Editorial
Connecting with Co-workers to Build Trust
I read Denise Brush’s “Trust in Academic Libraries: How to Build Connections between New Co-workers,” in the April 2024 issue of College & Research Libraries News.1 Many of her points resonated with my own experiences working in my institution’s library. Trust has become a recurrent theme—across many professions’ organizational cultures—since the emergence of the COVID-19 pandemic. Trust can erode when there is a lack of connection with other library staff, new or veteran. The library is constantly growing, changing, or adapting to sync with the institutional community’s research and instructional needs, current and anticipatory; and new colleagues—across various departments—arrive as steadily long-time library staff retire, or seek new opportunities. Such constant change and growth can make it challenging to build connections with new employees.
Brush writes that:
A library where a large percentage of the employees are new must build trust.

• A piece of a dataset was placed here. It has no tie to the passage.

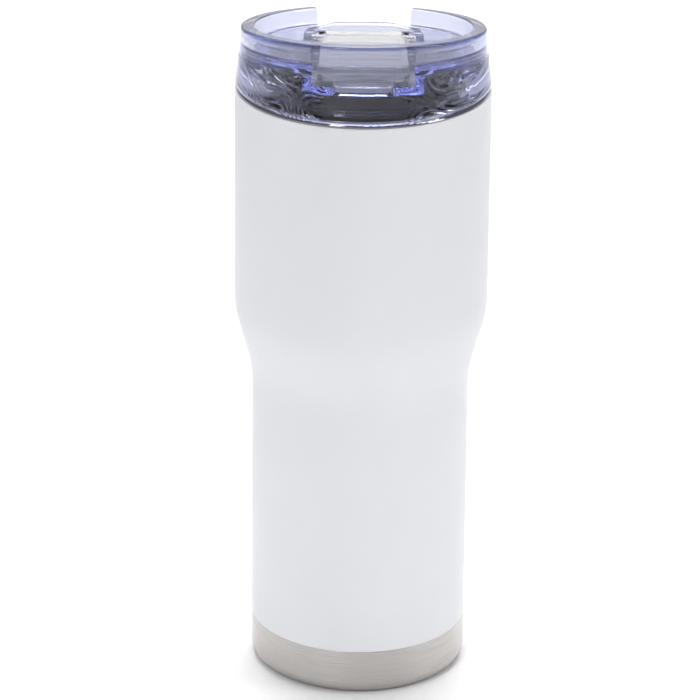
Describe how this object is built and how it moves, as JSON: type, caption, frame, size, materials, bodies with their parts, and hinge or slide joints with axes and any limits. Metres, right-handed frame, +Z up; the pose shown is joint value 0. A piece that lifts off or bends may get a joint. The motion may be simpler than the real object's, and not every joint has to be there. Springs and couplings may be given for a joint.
{
  "type": "insulated tumbler",
  "caption": "Double-walled steel drinking tumbler with a narrow lower half for cup holders, and a clear push-on lid whose hinged flap covers the drinking opening.",
  "frame": {"origin": "centre of the base, on the surface the tumbler stands on", "axes": "+Z up along the axis of the cup; -Y is the drinking side, where the lid is highest; +Y is the notched side, where the flap is hinged; +X is to the right seen from the drinking side"},
  "size_m": [0.08, 0.08, 0.2193],
  "materials": {
    "powder_coat": "white powder coat, satin, very fine texture",
    "base_steel": "bare stainless steel, turned and brushed round",
    "liner_steel": "stainless steel, electropolished inside",
    "copper": "copper foil, bright",
    "solder_glass": "fused glass solder",
    "getter_alloy": "pressed metal powder",
    "tinted_clear": "clear plastic with a periwinkle tint, polished",
    "clear": "clear plastic, polished",
    "silicone": "translucent silicone, matt"
  },
  "bodies": {
    "cup": {"outer_shell": "powder_coat", "liner_tube": "liner_steel", "liner_base": "liner_steel", "copper_foil": "copper", "base_cup": "base_steel", "base_disc": "base_steel", "port_seal": "solder_glass", "getter": "getter_alloy", "getter_clip": "liner_steel"},
    "lid": {"lid_body": "tinted_clear", "lid_gasket": "silicone"},
    "flap": {"flap": "clear", "flap_seal": "silicone"}
  },
  "joints": [
    {"name": "lid_lift", "type": "slide", "parent": "cup", "child": "lid", "axis": [0, 0, 1], "range_m": [0, 0.035]},
    {"name": "flap_hinge", "type": "hinge", "parent": "lid", "child": "flap", "pos_m": [0, 0.01761, 0.20302], "axis": [-1, 0, 0], "range_deg": [0, 155]}
  ]
}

Employees who have worked together for a long time have shared understandings, but when new employees join the organization, they must develop relationships with their co-workers before there can be mutual trust (157).
Connecting with colleagues—getting to know them, to understand their work, and to find ways to work together—is very important, but it can be difficult to do. Library staff working varying schedules—such as working from home and working on-site on different days—impacts when, and how often, colleagues see each other. This can make it difficult to build trust in the library. As Brush writes, libraries must intentionally plan events or other ways for colleagues to connect. Otherwise, the lack of connections can be detrimental to the library’s organizational culture. In addition to social events and social media platforms for connecting, I would suggest developing cross-departmental task forces, working groups, or other kinds of committees to meet shared work goals. Working together towards shared goals—whether they are part of a strategic plan goal or objective—is invaluable for many reasons. Not only does working together across departments increase the quality of the work outputs, due to the diversity of perspectives, it also organically allows for opportunities to get to know one’s colleagues as people, and to learn about their work, which helps establish trust. In addition, inter-departmental work breaks down silos, and requires colleagues to consider different department’s need while collaborating to achieve mutual work goals. Finally, working together across departments fosters future collaborations.
While it is essential to get to know colleagues through library-wide social events, be they virtual or physical, working on projects—across different departments but toward a common goal—can also be a powerful way to build connections and trust between colleagues. When change, evolving services, and having library spaces in flux are the norm, library employees and leadership cannot take for granted that all coworkers in the organization know, or trust, one other. In addition to building connections socially, libraries should strive to build professional connections, and prioritizing inclusive, goal-oriented projects across departments is a natural way to do this. Through building connections between colleagues, a library also builds trust in its organizational culture.